The pepperbox or pepper pot pistol has appeared with all the various firing mechanisms previously mentioned. The principle has always been basically the same. A solid unit consisting (in this case) of six barrels rotates around an axis. Each pull of the trigger caused the barrels to rotate through 60 degrees thus lining the next barrel up for firing. Because of the problem of weight, the barrels were usually no longer than three inches (3.5cm) long. It is easy to see from this, how the potential for reducing the size of the barrels to form chambers and putting one barrel in front of the chambers would lead to the development of the revolver.
The example shown above has a ring trigger.
An alternative to being able to shoot multiple shots from more than one barrel is to fire multiple projectiles from one barrel with one shot.
Rather than sending a single bullet to one target, the blunderbuss was designed to send multiple bullets over a given area. Its muzzle is wider than the rest of the barrel, intended to spread the shot over a given area.
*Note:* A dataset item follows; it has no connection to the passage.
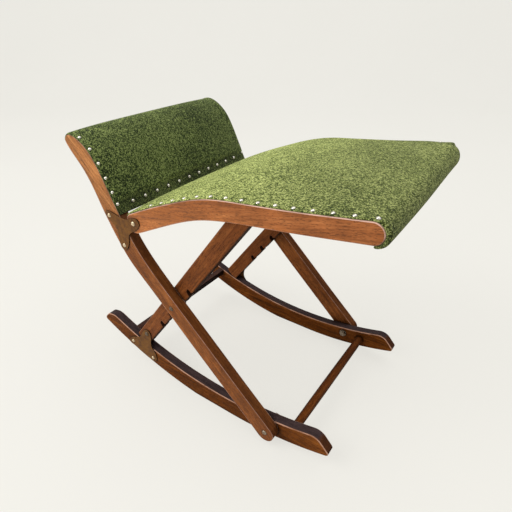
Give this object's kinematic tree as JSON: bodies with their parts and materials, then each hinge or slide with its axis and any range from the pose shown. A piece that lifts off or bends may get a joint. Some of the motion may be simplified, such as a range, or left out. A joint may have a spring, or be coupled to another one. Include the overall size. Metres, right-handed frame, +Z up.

The early flintlock versions of the gun were very popular with guards on mail coaches and with householders for home defence.
Some of these weapons were issued to the army and the navy. It can be imagined that they would have been used by the navy in close combat, possibly to repel borders, or in boarding. It is probably for that reason, that the example above is fitted with a sprung over bayonet, as is the pair of pistols shown below.
Also note the ramrod held under the barrels for loading.